··· Given information ···

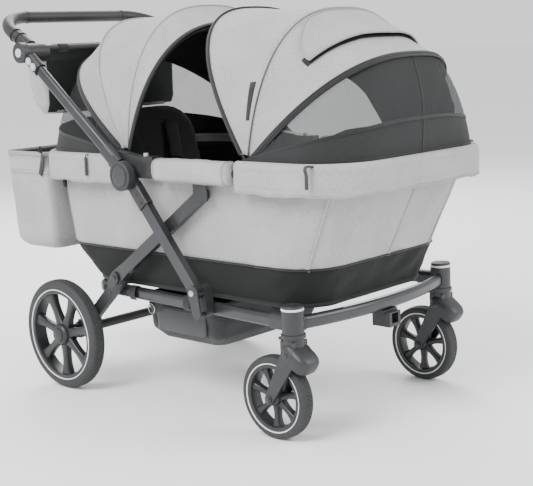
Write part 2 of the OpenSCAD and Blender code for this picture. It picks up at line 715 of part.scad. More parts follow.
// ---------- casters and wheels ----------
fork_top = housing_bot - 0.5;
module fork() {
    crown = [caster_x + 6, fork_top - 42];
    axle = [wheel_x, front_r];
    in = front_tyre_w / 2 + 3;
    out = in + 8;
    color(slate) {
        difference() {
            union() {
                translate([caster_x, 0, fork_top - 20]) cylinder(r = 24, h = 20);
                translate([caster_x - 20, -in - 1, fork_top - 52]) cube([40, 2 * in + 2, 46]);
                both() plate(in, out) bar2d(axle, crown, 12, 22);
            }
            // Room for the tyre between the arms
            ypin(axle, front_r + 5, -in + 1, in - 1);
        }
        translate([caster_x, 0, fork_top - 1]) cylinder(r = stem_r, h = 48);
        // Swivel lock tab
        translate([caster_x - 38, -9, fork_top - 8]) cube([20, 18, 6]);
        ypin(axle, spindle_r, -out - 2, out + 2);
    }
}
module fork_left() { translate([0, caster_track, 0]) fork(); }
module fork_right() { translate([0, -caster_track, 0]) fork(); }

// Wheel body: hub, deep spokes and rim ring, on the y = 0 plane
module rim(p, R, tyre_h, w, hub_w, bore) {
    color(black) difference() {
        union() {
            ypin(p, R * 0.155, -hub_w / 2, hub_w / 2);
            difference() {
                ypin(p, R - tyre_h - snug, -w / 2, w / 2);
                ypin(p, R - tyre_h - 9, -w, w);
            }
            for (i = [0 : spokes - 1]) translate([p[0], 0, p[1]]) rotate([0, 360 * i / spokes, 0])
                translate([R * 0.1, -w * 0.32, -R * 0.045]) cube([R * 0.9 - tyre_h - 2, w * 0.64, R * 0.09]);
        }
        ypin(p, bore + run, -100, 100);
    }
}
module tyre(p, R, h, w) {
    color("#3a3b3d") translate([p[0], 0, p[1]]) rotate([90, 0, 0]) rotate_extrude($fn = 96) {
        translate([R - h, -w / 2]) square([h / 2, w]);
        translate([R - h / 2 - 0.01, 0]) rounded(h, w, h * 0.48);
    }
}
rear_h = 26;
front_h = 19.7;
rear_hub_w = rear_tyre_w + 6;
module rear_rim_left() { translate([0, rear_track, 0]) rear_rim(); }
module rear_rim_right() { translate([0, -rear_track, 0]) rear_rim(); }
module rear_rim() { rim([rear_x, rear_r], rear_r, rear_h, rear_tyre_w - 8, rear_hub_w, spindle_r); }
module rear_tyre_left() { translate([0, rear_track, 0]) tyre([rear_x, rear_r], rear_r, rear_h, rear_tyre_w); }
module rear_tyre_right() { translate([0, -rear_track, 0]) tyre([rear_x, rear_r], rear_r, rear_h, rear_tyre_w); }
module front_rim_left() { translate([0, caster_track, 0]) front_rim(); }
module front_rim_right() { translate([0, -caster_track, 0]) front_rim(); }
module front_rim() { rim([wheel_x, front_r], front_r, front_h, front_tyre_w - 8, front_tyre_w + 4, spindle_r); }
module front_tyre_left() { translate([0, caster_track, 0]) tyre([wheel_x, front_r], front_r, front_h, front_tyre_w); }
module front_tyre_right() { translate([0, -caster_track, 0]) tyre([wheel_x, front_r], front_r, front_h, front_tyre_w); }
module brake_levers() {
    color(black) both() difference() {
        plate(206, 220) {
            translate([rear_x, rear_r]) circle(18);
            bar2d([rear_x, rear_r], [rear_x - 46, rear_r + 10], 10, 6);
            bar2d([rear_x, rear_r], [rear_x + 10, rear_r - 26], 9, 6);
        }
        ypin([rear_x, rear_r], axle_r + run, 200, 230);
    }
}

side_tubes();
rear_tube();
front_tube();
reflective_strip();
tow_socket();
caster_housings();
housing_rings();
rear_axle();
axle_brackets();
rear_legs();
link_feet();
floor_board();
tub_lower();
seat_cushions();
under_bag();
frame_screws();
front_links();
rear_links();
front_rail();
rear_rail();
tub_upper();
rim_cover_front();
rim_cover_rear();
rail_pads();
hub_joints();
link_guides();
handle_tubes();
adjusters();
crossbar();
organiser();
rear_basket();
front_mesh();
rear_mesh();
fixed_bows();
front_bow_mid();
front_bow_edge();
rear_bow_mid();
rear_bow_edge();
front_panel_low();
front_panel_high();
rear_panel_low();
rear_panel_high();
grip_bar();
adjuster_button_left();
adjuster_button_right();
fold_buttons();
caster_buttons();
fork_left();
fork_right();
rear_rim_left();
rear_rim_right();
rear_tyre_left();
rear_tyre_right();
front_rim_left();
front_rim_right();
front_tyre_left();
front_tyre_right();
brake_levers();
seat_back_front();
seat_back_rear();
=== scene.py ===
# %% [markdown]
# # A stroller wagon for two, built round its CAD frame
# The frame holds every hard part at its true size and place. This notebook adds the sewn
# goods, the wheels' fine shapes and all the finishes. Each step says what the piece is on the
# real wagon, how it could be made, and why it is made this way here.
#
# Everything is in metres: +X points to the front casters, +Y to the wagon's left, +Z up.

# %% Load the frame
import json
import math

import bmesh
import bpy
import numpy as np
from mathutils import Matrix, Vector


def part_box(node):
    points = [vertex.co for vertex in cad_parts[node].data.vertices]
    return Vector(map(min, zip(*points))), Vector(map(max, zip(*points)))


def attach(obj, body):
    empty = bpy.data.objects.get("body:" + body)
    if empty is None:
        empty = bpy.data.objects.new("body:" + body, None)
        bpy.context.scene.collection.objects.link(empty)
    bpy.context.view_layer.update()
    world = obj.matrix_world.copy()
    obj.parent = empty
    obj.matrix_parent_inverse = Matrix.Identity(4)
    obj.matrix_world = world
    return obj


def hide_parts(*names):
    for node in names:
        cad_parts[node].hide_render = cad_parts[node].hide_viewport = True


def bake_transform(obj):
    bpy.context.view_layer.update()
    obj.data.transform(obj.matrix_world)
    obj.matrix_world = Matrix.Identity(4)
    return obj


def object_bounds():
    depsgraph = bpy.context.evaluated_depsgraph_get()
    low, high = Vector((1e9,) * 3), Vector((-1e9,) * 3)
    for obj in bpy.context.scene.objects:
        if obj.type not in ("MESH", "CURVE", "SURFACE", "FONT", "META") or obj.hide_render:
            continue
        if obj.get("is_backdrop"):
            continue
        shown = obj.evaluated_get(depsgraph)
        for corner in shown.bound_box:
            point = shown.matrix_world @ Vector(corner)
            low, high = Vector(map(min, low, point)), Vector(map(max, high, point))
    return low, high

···
··· Given information ···

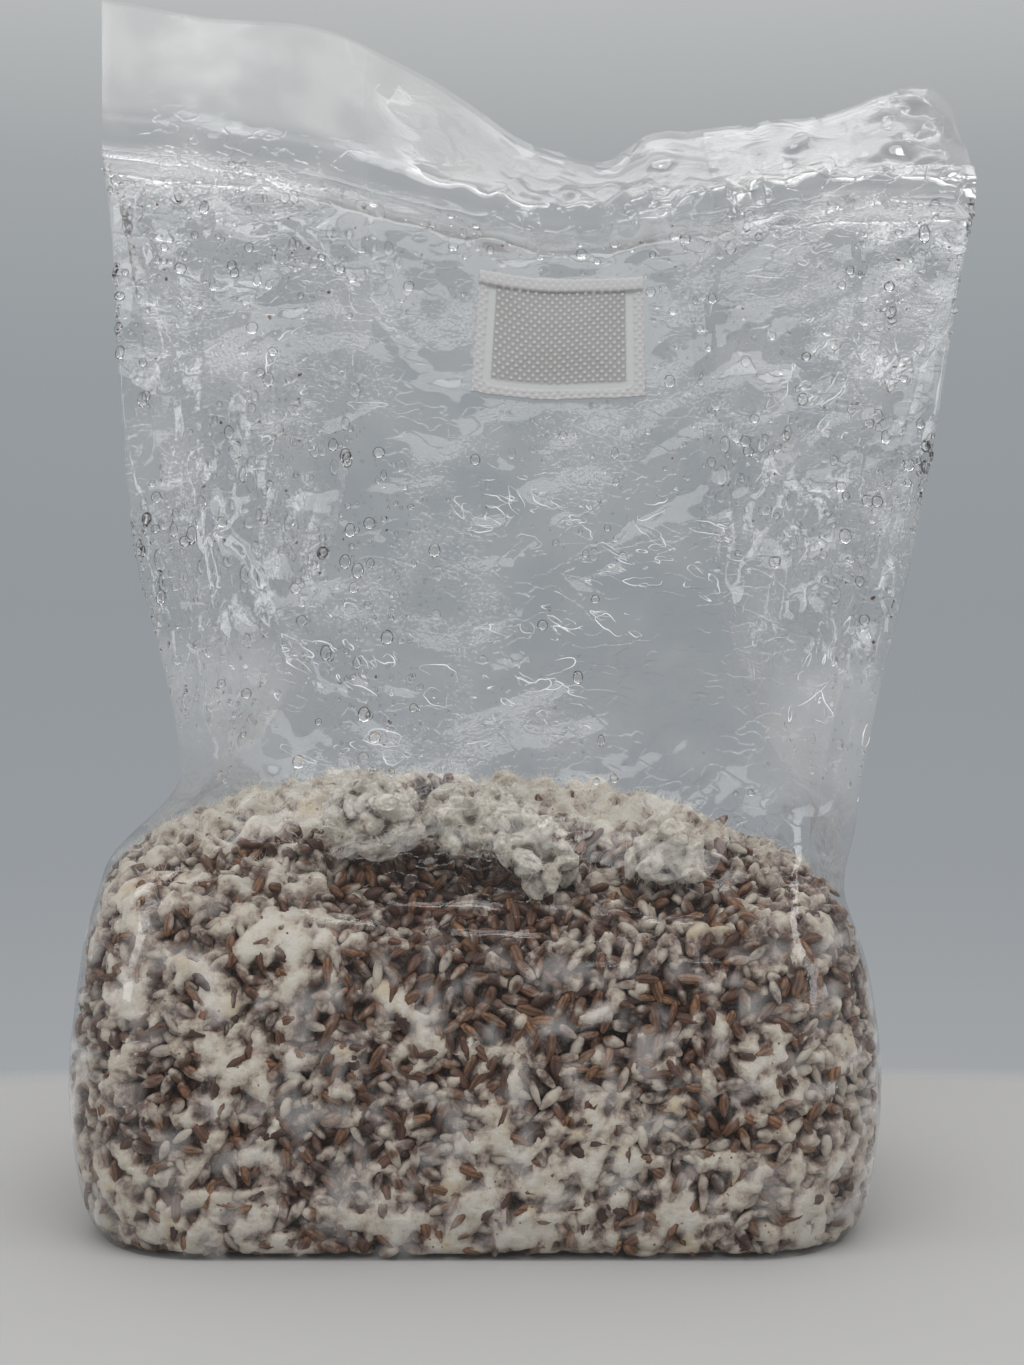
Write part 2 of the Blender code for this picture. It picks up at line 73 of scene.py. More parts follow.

···
··· Given information ···

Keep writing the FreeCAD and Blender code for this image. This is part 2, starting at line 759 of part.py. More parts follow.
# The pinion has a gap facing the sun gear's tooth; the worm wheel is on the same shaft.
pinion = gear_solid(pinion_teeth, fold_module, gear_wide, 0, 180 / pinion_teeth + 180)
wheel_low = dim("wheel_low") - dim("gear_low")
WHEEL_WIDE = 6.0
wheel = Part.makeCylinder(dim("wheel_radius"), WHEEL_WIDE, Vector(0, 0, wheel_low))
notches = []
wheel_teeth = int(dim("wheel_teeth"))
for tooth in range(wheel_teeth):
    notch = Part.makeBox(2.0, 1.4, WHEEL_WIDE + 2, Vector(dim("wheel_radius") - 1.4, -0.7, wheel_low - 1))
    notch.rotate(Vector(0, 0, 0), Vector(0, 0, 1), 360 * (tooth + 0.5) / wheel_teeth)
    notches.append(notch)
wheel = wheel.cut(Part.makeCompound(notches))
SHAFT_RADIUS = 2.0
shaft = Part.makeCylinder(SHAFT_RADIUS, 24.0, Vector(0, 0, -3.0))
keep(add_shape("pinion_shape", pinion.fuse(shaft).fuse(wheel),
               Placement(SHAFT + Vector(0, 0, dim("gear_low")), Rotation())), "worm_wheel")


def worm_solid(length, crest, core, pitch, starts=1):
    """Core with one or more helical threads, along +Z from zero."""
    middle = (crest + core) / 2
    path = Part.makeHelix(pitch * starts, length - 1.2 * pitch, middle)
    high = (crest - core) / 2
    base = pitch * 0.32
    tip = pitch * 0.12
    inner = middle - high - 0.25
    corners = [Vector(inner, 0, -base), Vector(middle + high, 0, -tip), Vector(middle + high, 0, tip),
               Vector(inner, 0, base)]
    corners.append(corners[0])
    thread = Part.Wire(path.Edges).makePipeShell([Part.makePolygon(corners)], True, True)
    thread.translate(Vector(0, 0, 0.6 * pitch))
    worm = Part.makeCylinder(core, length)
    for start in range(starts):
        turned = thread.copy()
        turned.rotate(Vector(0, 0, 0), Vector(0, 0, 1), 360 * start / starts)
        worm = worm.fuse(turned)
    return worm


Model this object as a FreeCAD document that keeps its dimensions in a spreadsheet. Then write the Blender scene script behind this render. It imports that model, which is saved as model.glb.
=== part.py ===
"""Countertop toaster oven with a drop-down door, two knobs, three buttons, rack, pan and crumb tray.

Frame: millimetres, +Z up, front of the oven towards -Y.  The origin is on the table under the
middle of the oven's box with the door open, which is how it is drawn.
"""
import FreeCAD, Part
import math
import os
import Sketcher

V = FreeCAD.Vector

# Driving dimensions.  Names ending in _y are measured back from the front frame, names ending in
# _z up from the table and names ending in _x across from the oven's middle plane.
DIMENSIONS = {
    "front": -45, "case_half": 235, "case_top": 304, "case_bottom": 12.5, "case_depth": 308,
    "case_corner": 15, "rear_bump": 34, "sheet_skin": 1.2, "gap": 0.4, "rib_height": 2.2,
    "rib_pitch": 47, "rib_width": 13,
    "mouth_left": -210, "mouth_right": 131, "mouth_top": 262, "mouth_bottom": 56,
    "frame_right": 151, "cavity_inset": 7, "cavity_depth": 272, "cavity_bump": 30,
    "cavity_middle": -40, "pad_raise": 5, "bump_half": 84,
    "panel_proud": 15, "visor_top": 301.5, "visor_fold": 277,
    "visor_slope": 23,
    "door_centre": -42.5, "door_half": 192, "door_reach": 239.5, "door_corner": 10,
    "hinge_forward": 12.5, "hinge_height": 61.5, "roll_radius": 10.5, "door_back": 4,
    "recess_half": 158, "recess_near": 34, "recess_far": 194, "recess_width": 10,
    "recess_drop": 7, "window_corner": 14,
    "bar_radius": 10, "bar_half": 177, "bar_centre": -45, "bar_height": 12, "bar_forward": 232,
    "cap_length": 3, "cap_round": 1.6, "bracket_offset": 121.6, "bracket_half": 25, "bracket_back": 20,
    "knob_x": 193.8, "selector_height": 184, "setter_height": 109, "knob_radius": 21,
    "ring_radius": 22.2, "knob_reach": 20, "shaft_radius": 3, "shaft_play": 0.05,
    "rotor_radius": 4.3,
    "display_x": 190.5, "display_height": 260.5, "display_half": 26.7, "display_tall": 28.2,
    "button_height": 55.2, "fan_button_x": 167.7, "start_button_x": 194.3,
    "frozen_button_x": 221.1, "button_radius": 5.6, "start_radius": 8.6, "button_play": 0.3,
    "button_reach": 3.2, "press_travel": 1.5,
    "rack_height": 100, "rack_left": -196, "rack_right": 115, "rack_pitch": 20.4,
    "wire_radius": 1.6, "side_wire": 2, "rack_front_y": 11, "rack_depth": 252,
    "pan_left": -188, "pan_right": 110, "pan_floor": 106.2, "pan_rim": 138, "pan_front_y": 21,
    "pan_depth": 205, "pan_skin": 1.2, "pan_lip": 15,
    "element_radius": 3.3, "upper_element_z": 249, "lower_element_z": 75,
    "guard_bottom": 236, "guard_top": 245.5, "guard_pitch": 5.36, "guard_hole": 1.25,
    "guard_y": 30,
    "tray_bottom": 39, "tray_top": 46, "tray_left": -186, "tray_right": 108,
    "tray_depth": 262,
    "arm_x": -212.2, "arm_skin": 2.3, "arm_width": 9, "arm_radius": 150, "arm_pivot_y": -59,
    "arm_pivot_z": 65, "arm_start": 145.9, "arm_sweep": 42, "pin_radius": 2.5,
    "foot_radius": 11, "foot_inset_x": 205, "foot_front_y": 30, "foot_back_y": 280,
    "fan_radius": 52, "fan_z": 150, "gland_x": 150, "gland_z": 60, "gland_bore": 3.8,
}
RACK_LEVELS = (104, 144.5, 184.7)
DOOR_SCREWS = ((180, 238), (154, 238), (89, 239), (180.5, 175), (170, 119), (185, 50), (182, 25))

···

Work out how many lines in the records above contain the word "FreeCAD", and reply with that number alone.

4